What We Do

Sunday, February 14, 2016

Luke 13.31-35: Get the Picture?

Jesus makes, well, not a joke because there's nothing funny about it. But Jesus, speaking two thousand years ago reminds us that some things never change. In the gospel reading for Lent 2C (Luke 13:31-35) Jesus uses symbols in a way that rings familiarly in ears today. He puts a fox in the hen house.

"You tell that fox for me..." Jesus says. Herod (Herod Antipas to be specific) is the fox. Jesus continues that he has long wanted to gather the people of Jerusalem together "as a hen gathers her brood under her wings." Fox. Hen.

The pictures tell the story. Neither of the first two works here are "religious" works and yet when we see them through the lens of the gospel reading, it is clear that Jesus fully understood his animal symbols as individuals and in relation to one another.

In the top picture a fox sneaks into the picture space in the lower left corner, biting down on the hindquarters of an unsuspecting hen in its jaws. [Christian Luycks. Farmyard Scene with Fox Attaching Bantams. c. 1645. Private collection.]

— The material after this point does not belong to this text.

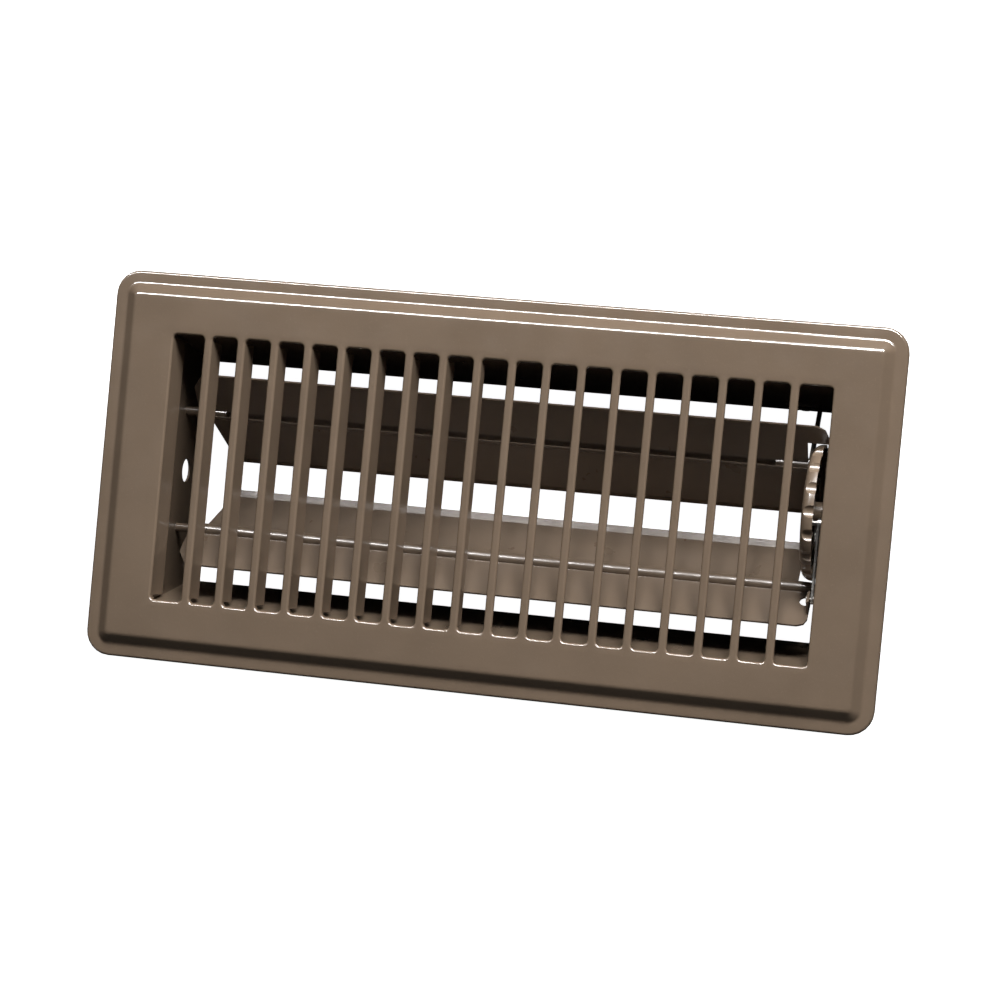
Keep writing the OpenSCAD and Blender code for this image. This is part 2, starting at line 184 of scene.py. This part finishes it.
TAUPE = (0.255, 0.188, 0.134)
face_paint = paint("taupe_gloss_face", TAUPE)
# A darker copy of the face's taupe paint at 0.62 times the colour: painted shade for the dim inside
# of the register, which carries the same paint as the face
shade_darkened_paint = paint("taupe_gloss_inner_painted_shade", tuple(c * 0.62 for c in TAUPE), 0.30, 0.35, 0.15)
wheel_paint = paint("taupe_gloss_wheel", TAUPE, 0.26, 0.5, 0.25)
zinc = plated("zinc_plated_steel", (0.56, 0.55, 0.52))


# ---------------------------------------------------------------- mesh tools

def make(name, points, faces, mat, body, sharp=38):
    mesh = bpy.data.meshes.new(name)
    mesh.from_pydata([tuple(c * MM for c in p) for p in points], [], faces)
    work = bmesh.new()
    work.from_mesh(mesh)
    bmesh.ops.remove_doubles(work, verts=work.verts, dist=1e-6)
    bmesh.ops.recalc_face_normals(work, faces=work.faces)
    work.to_mesh(mesh)
    work.free()
    mesh.shade_smooth()
    mesh.set_sharp_from_angle(angle=math.radians(sharp))
    mesh.materials.append(mat)
    obj = bpy.data.objects.new(name, mesh)
    bpy.context.scene.collection.objects.link(obj)
    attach(obj, body)
    return obj


class Shell:
    """Collects rings of points and the faces between them."""

    def __init__(self):
        self.points = []
        self.faces = []

    def ring(self, points):
        start = len(self.points)
        self.points.extend(points)
        return list(range(start, start + len(points)))

    def join(self, a, b, closed=True):
        n = len(a)
        for i in range(n if closed else n - 1):
            j = (i + 1) % n
            self.faces.append((a[i], a[j], b[j], b[i]))

    def loft(self, rings, closed=True):
        made = [self.ring(r) for r in rings]
        for a, b in zip(made, made[1:]):
            self.join(a, b, closed)
        return made


def arc(cx, cy, r, a0, a1, n):
    return [(cx + r * math.cos(math.radians(a0 + (a1 - a0) * i / n)),
             cy + r * math.sin(math.radians(a0 + (a1 - a0) * i / n))) for i in range(n + 1)]


def fillet(path, radii, n=5):
    """Rounds the inner corners of an open polyline."""
    out = [path[0]]
    for i in range(1, len(path) - 1):
        p = Vector(path[i])
        back = Vector(path[i - 1]) - p
        on = Vector(path[i + 1]) - p
        r = radii[i - 1]
        angle = back.angle(on)
        if r <= 0 or angle > math.pi - 0.02:
            out.append(tuple(p))
            continue
        reach = min(r / math.tan(angle / 2), back.length * 0.49, on.length * 0.49)
        r = reach * math.tan(angle / 2)
        centre = p + (back.normalized() + on.normalized()).normalized() * (r / math.sin(angle / 2))
        start = p + back.normalized() * reach - centre
        end = p + on.normalized() * reach - centre
        turn = start.angle_signed(end)
        for k in range(n + 1):
            t = -turn * k / n
            out.append((centre.x + start.x * math.cos(t) - start.y * math.sin(t),
                        centre.y + start.x * math.sin(t) + start.y * math.cos(t)))
    out.append(path[-1])
    return out


# ---------------------------------------------------------------- faceplate

def rounded_ring(hx, hy, r, z):
    """A rounded rectangle round the centre, corner by corner from +X +Y."""
    points = []
    for k, (sx, sy) in enumerate(((1, 1), (-1, 1), (-1, -1), (1, -1))):
        points += [(x, y, z) for x, y in arc(sx * (hx - r), sy * (hy - r), r,
                                              90 * k, 90 * k + 90, STEPS)]
    return points


def square_ring(x0, x1, y0, y1, cx0, cx1, cy0, cy1, z):
    """The same number of points on a plain rectangle, split beside each inner corner."""
    half = STEPS // 2
    corners = []
    for k, (x, y, cx, cy) in enumerate(((x1, y1, cx1, cy1), (x0, y1, cx0, cy1),
                                         (x0, y0, cx0, cy0), (x1, y0, cx1, cy0))):
        side = [(x, cy + (y - cy) * i / half, z) for i in range(half + 1)]
        end = [(x + (cx - x) * (i + 1) / half, y, z) for i in range(half)]
        ring = side + end
        corners.append(ring if k in (0, 2) else list(reversed(ring)))
    return corners[0] + corners[1] + corners[2] + corners[3]


def slot_span(k):
    def bar(i):
        return (i - (SLOT_N - 2) / 2) * PITCH
    left = -FIELD_HALF if k == 0 else bar(k - 1) + BAR_W / 2
    right = FIELD_HALF if k == SLOT_N - 1 else bar(k) - BAR_W / 2
    return left, right


def slot_depths(k):
    """Depth of the flap on the left and on the right side of a slot."""
    left, right = slot_span(k)
    middle = (SLOT_N - 1) // 2
    deep = right - left if k in (0, SLOT_N - 1) else FIN_D
    if k < middle:
        return deep, CUT_D
    if k > middle:
        return CUT_D, deep
    return (right - left) / 2, (right - left) / 2


def face_plate():
    shell = Shell()
    # outer skin, from the inside of the underside round the hem to the raised panel
    slope = SHEET * 1.1
    under = [(BAND_W + STEP_W + slope + 0.9, UNDER_Z), (BAND_W + STEP_W + slope, UNDER_Z),
             (BAND_W + slope, BAND_Z - SHEET), (SHEET + 0.02, BAND_Z - SHEET), (SHEET + 0.02, 0.02),
             (0.02, 0.0), (0.0, BAND_Z), (BAND_W, BAND_Z), (BAND_W + STEP_W, FACE_Z),
             (BAND_W + STEP_W + 2.4, FACE_Z)]
    profile = fillet(under, [0.6, 1.2, 0.2, 0.2, 0.3, 0.95, 2.2, 2.6], 6)
    rings = []
    for inset, z in profile:
        r = max(CORNER_R - inset, 1.7)
        rings.append(rounded_ring(FACE_X - inset, FACE_Y - inset, r, z))
    made = shell.loft(rings)
    block = dict(x0=-BLOCK_X, x1=BLOCK_X, y0=-BLOCK_Y, y1=BLOCK_Y,
                 cx0=-BLOCK_X, cx1=BLOCK_X, cy0=-BLOCK_Y, cy1=BLOCK_Y)
    top = shell.ring(square_ring(z=FACE_Z, **block))
    low = shell.ring(square_ring(z=UNDER_Z, **block))
    shell.join(made[-1], top)
    shell.join(low, made[0])
    # the panel slot by slot, each edge rolled down into a fin, a lip or a cut edge
    for k in range(SLOT_N):
        left, right = slot_span(k)
        fin_left, fin_right = slot_depths(k)
        cell0 = -BLOCK_X if k == 0 else left - BAR_W / 2
        cell1 = BLOCK_X if k == SLOT_N - 1 else right + BAR_W / 2
        cx, hx = (left + right) / 2, (right - left) / 2
        outline = []
        spots = ((1, 1), (-1, 1), (-1, -1), (1, -1))
        for q, (sx, sy) in enumerate(spots):
            depth = fin_right if sx > 0 else fin_left
            corner = []
            centre = (cx + sx * (hx - SLOT_R), sy * (SLOT_HALF - SLOT_R))
            for i in range(STEPS + 1):
                a = math.radians(90 * q + 90 * i / STEPS)
                corner.append((centre[0] + SLOT_R * math.cos(a), centre[1] + SLOT_R * math.sin(a),
                               math.cos(a), math.sin(a), LIP_D))
            side_x = cx + sx * hx
            extra = [(side_x, sy * (SLOT_HALF - SLOT_R - LIP_STOP), float(sx), 0.0, LIP_D),
                     (side_x, sy * (SLOT_HALF - SLOT_R - FIN_STOP), float(sx), 0.0, depth)]
            outline.append(list(reversed(extra)) + corner if q in (0, 2) else corner + extra)
        flat = [p for part in outline for p in part]

        def cell(z):
            points = []
            for q, (sx, sy) in enumerate(spots):
                half = STEPS // 2
                x = cell1 if sx > 0 else cell0
                in_x = cx + sx * (hx - SLOT_R)
                in_y = sy * (SLOT_HALF - SLOT_R)
                y = sy * BLOCK_Y
                side = [(x, in_y + (y - in_y) * i / half, z) for i in range(half + 1)]
                end = [(x + (in_x - x) * (i + 1) / half, y, z) for i in range(half)]
                extra = [(x, sy * (SLOT_HALF - SLOT_R - LIP_STOP), z),
                         (x, sy * (SLOT_HALF - SLOT_R - FIN_STOP), z)]
                part = list(reversed(extra)) + side + end
                points += part if q in (0, 2) else list(reversed(part))
            return points

        def lean(d):
            return min(LEAN, LEAN * d / FIN_D) if d > FIN_FROM else 0.0

        def around(offset, height, foot=0.0):
            return [(x + nx * (offset - foot * lean(d)), y + ny * offset, height(d))
                    for x, y, nx, ny, d in flat]

        rings = [cell(FACE_Z)]
        for i in range(0, 6):
            a = math.radians(18 * i)
            rings.append(around(ROLL - ROLL * math.sin(a),
                                lambda d, a=a: FACE_Z - ROLL + ROLL * math.cos(a)))
        rings.append(around(0.0, lambda d: FACE_Z - d + TIP_RISE, 1.0))
        rings.append(around(TIP, lambda d: FACE_Z - d, 1.0))
        rings.append(around(FIN_T - TIP, lambda d: FACE_Z - d, 1.0))
        rings.append(around(FIN_T, lambda d: FACE_Z - d + TIP_RISE, 1.0))
        rings.append(around(FIN_T, lambda d: min(UNDER_Z - UNDER_GAP, FACE_Z - d + FOOT_RISE),
                            LEAN_AT_RISE))
        rings.append(around(FIN_T + UNDER_GAP, lambda d: UNDER_Z))
        rings.append(cell(UNDER_Z))
        shell.loft(rings)
    obj = make("faceplate_pressing", shell.points, shell.faces, face_paint, "frame")
    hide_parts("face_plate")


face_plate()

# ---------------------------------------------------------------- carried-over CAD nodes

# The walls, blades, pins and rivets inside take the darkened copy of the paint, which is painted
# shade for the inside of the box
PAINTED = {"long_wall_top": shade_darkened_paint, "long_wall_bottom": shade_darkened_paint,
           "end_wall_left": shade_darkened_paint, "end_wall_right": shade_darkened_paint,
           "upper_blade": shade_darkened_paint, "lower_blade": shade_darkened_paint,
           "pivot_bracket": shade_darkened_paint, "thumb_wheel": wheel_paint,
           "upper_pivot_left": shade_darkened_paint, "upper_pivot_right": shade_darkened_paint,
           "lower_pivot_left": shade_darkened_paint, "lower_pivot_right": shade_darkened_paint,
           "drive_finger": shade_darkened_paint, "ear_rivet": shade_darkened_paint,
           "corner_rivets": shade_darkened_paint, "bracket_rivets": shade_darkened_paint,
           "wheel_axle": shade_darkened_paint}
for name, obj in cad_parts.items():
    if name == "face_plate":
        continue
    mat = PAINTED.get(name, zinc)
    for slot_ in obj.material_slots:
        slot_.link = "OBJECT"
        slot_.material = mat
    if not obj.material_slots:
        obj.data.materials.append(mat)

# ---------------------------------------------------------------- stage, light and camera

floor_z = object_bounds()[0][2] - FLOOR_GAP


def floor():
    mesh = bpy.data.meshes.new("studio_floor")
    work = bmesh.new()
    bmesh.ops.create_grid(work, x_segments=8, y_segments=8, size=FLOOR_HALF)
    work.to_mesh(mesh)
    work.free()
    obj = bpy.data.objects.new("studio_floor", mesh)
    obj.location = (0, 0, floor_z)
    bpy.context.scene.collection.objects.link(obj)
    mat, tree, bsdf = new_material("studio_white")
    coords = tree.nodes.new("ShaderNodeTexCoord").outputs["Object"]
    tone = ramp(tree, noise(tree, coords, 3, 2),
                [(0.3, (0.86, 0.86, 0.86)), (0.7, (0.9, 0.9, 0.9))])
    tree.links.new(tone, bsdf.inputs["Base Color"])
    bsdf.inputs["Roughness"].default_value = 0.8
    bsdf.inputs["Emission Color"].default_value = (1, 1, 1, 1)
    bsdf.inputs["Emission Strength"].default_value = 1.0
    mesh.materials.append(mat)
    obj.visible_diffuse = False
    obj.visible_glossy = False


floor()


def area(name, place, size, watts, colour):
    """A rectangular lamp aimed at the middle of the part."""
    light = bpy.data.lights.new(name, "AREA")
    light.shape = "RECTANGLE"
    light.size, light.size_y = size
    light.energy = watts
    light.color = colour
    obj = bpy.data.objects.new(name, light)
    obj.location = place
    way = -Vector(place)
    obj.rotation_euler = way.to_track_quat("-Z", "Y").to_euler()
    bpy.context.scene.collection.objects.link(obj)
    return obj


strip = area("strip_glint", STRIP_PLACE, STRIP_SIZE, STRIP_WATTS, (1.0, 0.98, 0.98))
strip.visible_diffuse = False
area("soft_key", KEY_PLACE, KEY_SIZE, KEY_WATTS, (1.0, 0.985, 0.965))

world = bpy.data.worlds.new("studio")
world.use_nodes = True
sky = world.node_tree
split = sky.nodes.new("ShaderNodeSeparateXYZ")
sky.links.new(sky.nodes.new("ShaderNodeTexCoord").outputs["Generated"], split.inputs["Vector"])
fade = ramp(sky, split.outputs["Z"], [(0.0, (0.03, 0.03, 0.03)), (0.25, (1.0, 0.99, 0.97))])
sky.links.new(fade, sky.nodes["Background"].inputs["Color"])
world.node_tree.nodes["Background"].inputs["Strength"].default_value = SKY_STRENGTH
bpy.context.scene.world = world
bpy.context.scene.view_settings.view_transform = "Standard"

camera = bpy.data.cameras.new("photo_camera")
camera.sensor_width = SENSOR_MM
camera.lens = LENS_MM
camera.shift_x, camera.shift_y = SHIFT
camera.clip_start = 0.05
camera.dof.use_dof = False
camera_obj = bpy.data.objects.new("photo_camera", camera)
camera_obj.location = CAMERA_PLACE
camera_obj.rotation_euler = Euler([math.radians(a) for a in CAMERA_TURN_DEG], "XYZ")
bpy.context.scene.collection.objects.link(camera_obj)
bpy.context.scene.camera = camera_obj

The bottom picture is more graphic. Jean-Baptiste Huet's Fox in a Chicken Yard [1766. San Francisco: deYoung/Legion of Honor Fine Arts Museums of San Francisco. http://art.famsf.org/jean-baptiste-marie-huet-elder/fox-chicken-yard-50558] shows a fox that is the center of the carnage, not sneaking in from the side. The fox devours one of the chickens and bares its teeth at a bird attempting to distract the fox and perhaps save the chicken. Young chicks scurry out from under the chicken's wings, trying to get away. At the right are three eggs, cracked open with both the yolks and whites leaking onto the ground.

Herod Antipas fits the caricature very well. The son of Herod I (the Great), Antipas is the ruler reproached by John the Baptist for his marriage to his sister-in-law. Antipas built the city of Tiberias on the shore of the Sea of Galilee and was the official to whom Jesus was sent in the course of his arrest, interrogation and crucifixion.

It is this same Herod who ordered the children of Bethlehem killed after the visit of the magi to his court. Frightened at the prospect of a King of the Jews being born, he resolved that it should not happen. As the fox does in Huet's picture, Herod, too, made sure to destroy future generations. Euan Uglow's rendition of the Massacre of the Innocents is modeled on an earlier work by Poussin [1979-1981. Private collection, UK].

Jesus had it right. Herod was a fox in the henhouse.